A corrida anunciava-se como um concurso de ganadarias mas deu-nos
igual que assim fosse. É que o curro saiu no geral quase tão semelhante de
comportamento, que até o prémio ‘bravura’ resultou ex-aequo entre o de Pinto
Barreiros e o de David Ribeiro Telles. Provavelmente, se cada um daqueles
toiros tivesse sido lidado, que não o foram, talvez pudéssemos ter a
possibilidade de os ver melhor, de os distinguir melhor, e esta coisa dos
prémios não resultasse num empate. Foram sim, animais bem apresentados,
principalmente o sério Veiga Teixeira, uma estampa e um par de pitons de impor
respeito. Destoou dos restantes, e principalmente pôde ter envergonhado a
primeira praça do país, o sobrero de Santa Maria, saído em último lugar.
João Salgueiro diz que sonhou muitas noites em regressar ao
toureio, e nós, continuamos a sonhar em vê-lo ‘regressar’. Não foi a noite
esperada, antes sim desinspirada, não se viu génio nem genialidade,
continuaremos a esfregar a lâmpada… Em ambas as actuações, Salgueiro limitou-se
a deixar a ferragem, carecendo as actuações de algum temple, sem a segurança de
um toureiro com quase 30 anos de alternativa, mas também, sem uma quadra renovada
e que lhe pudesse valer de maior ajuda. Primeiro, frente a um toiro de Pinto
Barreiros, voluntarioso, com mobilidade, e que por vezes se arrancou pronto ao
cite do cavaleiro que lhe consentiu dar vantagens, predispondo-se o toiro
sempre a perseguir ainda que faltando alguma emoção nas investidas. E depois,
ainda mais limitativa e apática actuação frente ao quarto da ordem, um toiro de
Murteira Grave, bem apresentado e colaborador, que pecou pela pouca lide que
lhe foi dada e daí, não nos atrevermos a aventar mais considerações.

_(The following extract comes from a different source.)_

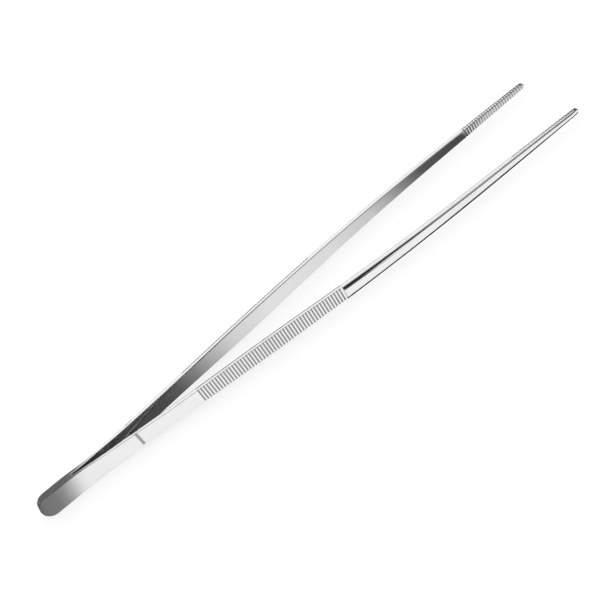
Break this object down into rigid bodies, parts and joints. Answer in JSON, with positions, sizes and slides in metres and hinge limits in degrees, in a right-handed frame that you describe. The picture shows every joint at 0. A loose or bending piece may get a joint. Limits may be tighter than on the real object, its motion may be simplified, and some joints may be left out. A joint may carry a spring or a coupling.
{
  "type": "aquascaping tweezers",
  "caption": "Long straight stainless tweezers with sprung arms welded at a rounded butt, ribbed grips, half-round jaws and serrated tips for planting in a tank.",
  "frame": {"origin": "centre of the length and of the spread, on the lower edge of the butt: the bottom centre of the bounding box with the tweezers lying on one side", "axes": "+X from the welded butt towards the tips, +Y across the spread towards the far arm, +Z along the width of the strips"},
  "size_m": [0.3, 0.0422, 0.0112],
  "materials": {
    "polished_steel": "mirror-polished stainless steel with a fine lengthwise grain",
    "weld_steel": "dull as-welded stainless steel"
  },
  "bodies": {
    "butt": {"near_arm_tang": "polished_steel", "far_arm_tang": "polished_steel", "weld_nugget_rear": "weld_steel", "weld_nugget_front": "weld_steel"},
    "near_arm": {"near_arm": "polished_steel"},
    "far_arm": {"far_arm": "polished_steel"}
  },
  "joints": [
    {"name": "near_arm_squeeze", "type": "hinge", "parent": "butt", "child": "near_arm", "pos_m": [-0.102, -0.00333, 0.0056], "axis": [0, 0, 1], "range_deg": [0, 4.15], "stiffness_Nm_per_rad": 15},
    {"name": "far_arm_squeeze", "type": "hinge", "parent": "butt", "child": "far_arm", "pos_m": [-0.102, 0.00333, 0.0056], "axis": [0, 0, -1], "range_deg": [0, 4.15], "stiffness_Nm_per_rad": 15}
  ]
}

João Telles Jr. andou em plano ‘triunfador’ mas aquém do plano
lidador. O jovem cavaleiro predispôs-se a chegar às bancadas, com muita entrega
e disposição, logrando os melhores e mais sentidos momentos da corrida com
actuações vistosas. Excedeu-se a meu ver, nos gestos de ‘artista’, entre uma
mão que muito andou no ar, de um lado para o outro, ‘olvindado’ quiçá que haveria um toiro para ser lidado. Resultou mais conseguida a actuação frente ao toiro da sua casa, de David Ribeiro Telles,
animal com som, com raça e também a arrancar-se de largo, e onde João Telles
Jr. se destacou realmente pela franqueza do terceiro curto, de cima abaixo. No
que lidou em quinto lugar, o sério e bonito Veiga Teixeira, de menor
perseguição, Telles Jr. usou da brega mas impôs pouco mando, ficando o toiro
onde queria e não nos terrenos em que o cavaleiro poderia impor. Evidenciou-se num
toureio em que a ligeira batida a meio da sorte predispunha à espectacularidade,
nem sempre concretizando de forma mais ajustada a ferragem.

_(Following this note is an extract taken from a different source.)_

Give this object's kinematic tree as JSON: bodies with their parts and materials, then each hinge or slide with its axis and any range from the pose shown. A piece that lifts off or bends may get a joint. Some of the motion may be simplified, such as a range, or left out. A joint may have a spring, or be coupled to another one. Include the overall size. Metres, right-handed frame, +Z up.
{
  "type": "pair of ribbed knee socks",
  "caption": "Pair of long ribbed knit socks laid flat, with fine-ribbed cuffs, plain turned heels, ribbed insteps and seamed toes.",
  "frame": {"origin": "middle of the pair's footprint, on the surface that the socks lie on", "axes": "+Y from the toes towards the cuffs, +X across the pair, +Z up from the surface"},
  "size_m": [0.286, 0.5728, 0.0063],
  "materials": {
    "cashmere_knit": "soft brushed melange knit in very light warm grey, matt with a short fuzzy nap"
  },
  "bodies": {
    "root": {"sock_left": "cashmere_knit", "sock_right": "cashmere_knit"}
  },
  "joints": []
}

Manuel Manzanares está longe do conceito dos
rejoneadores-figuras. Possui um perfil mais clássico, de menos alvoroço e
número, num misto de ferros bem conseguidos e outros momentos de pouca ou
nenhuma história. Frente ao toiro de Santa Maria, animal que também se deixou
ainda que sendo mais reservadote e com pouca força, o rejoneador espanhol nunca
se fiou muito, sem comprometer nas reuniões e passando discreta a actuação. Não
poderia brilhar frente ao sobrero de Santa Maria (em substituição do lesionado
São Torcato), que fechou a corrida e deixou perdido o trapio algures por aí. Ainda
assim, consentiu o espanhol nesta lide três grandes curtos, numa actuação
também ela de altos e baixos.
Se nas lides os toiros não impuseram dificuldades, também não as
deram aos forcados.
Pelo Grupo do Real de Moura, abriu funções Cláudio Pereira à primeira
tentativa com segurança e o grupo coeso; também Rui Ameixa efectivou bem e ao
primeiro intento; e Valter Rico, o cabo do Grupo, consumou à primeira uma pega
rija, aguentando a raça e a investida do toiro.

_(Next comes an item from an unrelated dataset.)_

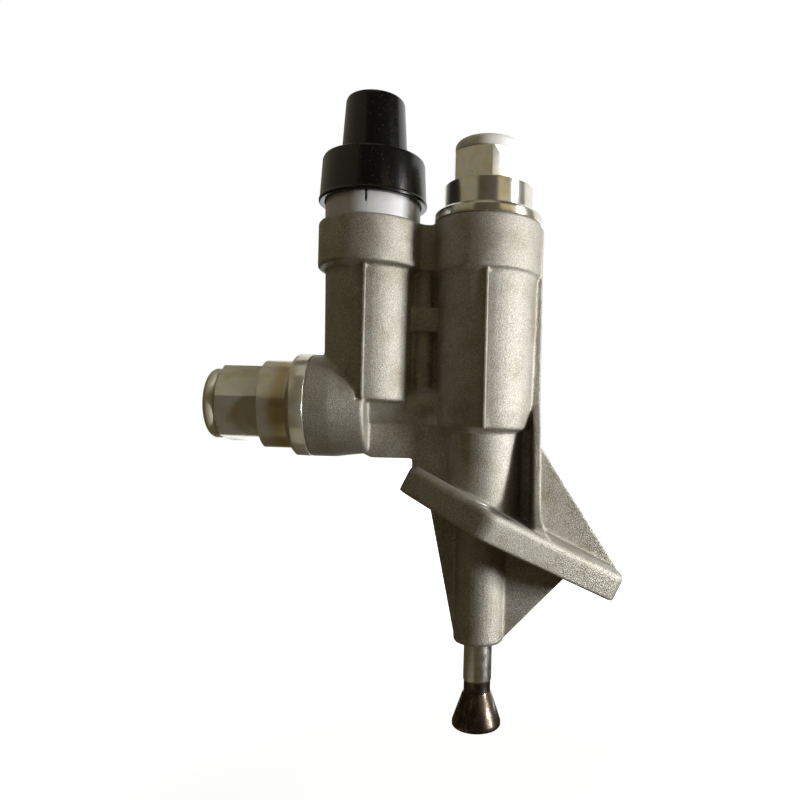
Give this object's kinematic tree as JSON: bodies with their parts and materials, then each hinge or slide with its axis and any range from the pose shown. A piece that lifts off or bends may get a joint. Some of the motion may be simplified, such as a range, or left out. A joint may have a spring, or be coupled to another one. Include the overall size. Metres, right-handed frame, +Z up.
{
  "type": "hand fuel transfer pump",
  "caption": "Piston fuel transfer pump with a push-button primer, a slanted two-bolt flange, a sprung push rod and capped inlet and outlet fittings.",
  "frame": {"origin": "where the pump barrel's axis crosses the flange's lower, machined face, midway between the two bolt holes", "axes": "+Z up the pump barrel's axis towards the outlet, -X towards the primer barrel and the inlet, Y along the line of the two bolt holes; the flange slopes down towards +X by 26 degrees"},
  "size_m": [0.1302, 0.053, 0.1993],
  "materials": {
    "cast_aluminium": "shot-blasted die casting, matt and grainy",
    "zinc_steel": "turned steel, zinc plated, with a faint yellow tint",
    "bright_steel": "ground and polished steel, heat-tinted at the foot",
    "valve_steel": "turned steel, plain",
    "spring_steel": "drawn wire, oiled",
    "piston_aluminium": "turned, satin",
    "bronze": "sintered bearing bronze, matt",
    "black_plastic": "moulded, satin gloss with small scuffs",
    "white_nylon": "milky white moulded nylon",
    "cap_plastic": "soft milky white polyethylene",
    "valve_polymer": "dark filled polymer, matt",
    "black_rubber": "nitrile rubber, matt"
  },
  "bodies": {
    "body": {"housing": "cast_aluminium", "gallery_plug": "zinc_steel", "rod_bush": "bronze", "rod_seal": "black_rubber", "outlet_seal": "black_rubber", "outlet_fitting": "zinc_steel", "outlet_valve_seat": "valve_steel", "outlet_valve_spring": "spring_steel", "inlet_seal": "black_rubber", "inlet_fitting": "zinc_steel", "inlet_valve_seat": "valve_steel", "inlet_valve_spring": "spring_steel", "inlet_valve_cage": "valve_steel", "guide_seal": "black_rubber", "primer_guide": "white_nylon", "primer_spring": "spring_steel", "rod_spring": "spring_steel", "pump_spring": "spring_steel"},
    "primer": {"primer_button": "black_plastic", "primer_stem": "bright_steel", "primer_piston": "piston_aluminium", "primer_ring": "black_rubber"},
    "rod": {"push_rod": "bright_steel", "rod_clip": "spring_steel", "spring_seat": "valve_steel"},
    "piston": {"pump_piston": "piston_aluminium", "piston_ring": "black_rubber", "transfer_cage": "valve_steel"},
    "transfer_valve": {"transfer_disc": "valve_polymer"},
    "outlet_valve": {"outlet_valve_disc": "valve_polymer"},
    "inlet_valve": {"inlet_valve_disc": "valve_polymer"},
    "outlet_plug": {"outlet_cap": "cap_plastic"},
    "inlet_plug": {"inlet_cap": "cap_plastic"}
  },
  "joints": [
    {"name": "primer_push", "type": "slide", "parent": "body", "child": "primer", "axis": [0, 0, -1], "range_m": [0, 0.0065], "stiffness_N_per_m": 1500, "springref_m": -0.005, "deforming": ["primer_spring"]},
    {"name": "rod_push", "type": "slide", "parent": "body", "child": "rod", "axis": [0, 0, 1], "range_m": [0, 0.007], "stiffness_N_per_m": 2500, "springref_m": -0.005, "deforming": ["rod_spring"]},
    {"name": "piston_slide", "type": "slide", "parent": "body", "child": "piston", "axis": [0, 0, 1], "range_m": [0, 0.007], "deforming": ["pump_spring"]},
    {"name": "transfer_lift", "type": "slide", "parent": "piston", "child": "transfer_valve", "axis": [0, 0, 1], "range_m": [0, 0.0012]},
    {"name": "outlet_lift", "type": "slide", "parent": "body", "child": "outlet_valve", "axis": [0, 0, 1], "range_m": [0, 0.0015], "stiffness_N_per_m": 150, "springref_m": -0.002, "deforming": ["outlet_valve_spring"]},
    {"name": "inlet_lift", "type": "slide", "parent": "body", "child": "inlet_valve", "axis": [1, 0, 0], "range_m": [0, 0.0015], "stiffness_N_per_m": 150, "springref_m": -0.002, "deforming": ["inlet_valve_spring"]},
    {"name": "outlet_cap_pull", "type": "slide", "parent": "body", "child": "outlet_plug", "axis": [0, 0, 1], "range_m": [0, 0.03]},
    {"name": "inlet_cap_pull", "type": "slide", "parent": "body", "child": "inlet_plug", "axis": [-1, 0, 0], "range_m": [0, 0.03]}
  ],
  "couplings": [
    {"joint": "piston_slide", "follows": "rod_push", "ratio": 1}
  ]
}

Pelo Aposento da Moita, João Rodrigues fechou-se como uma lapa
consumando à primeira; Nuno Inácio efectivou à segunda tentativa; e José Maria
Bettencourt sofreu forte derrote no primeiro intento, consumando também à
segunda.
E posto isto, achei curioso o comentário de uma senhora
aficionada numa fotografia publicada nas redes sociais, aquando o momento das
cortesias da corrida de quinta-feira: “Já
começou a época no Campo Pequeno? Nem me apercebi…”.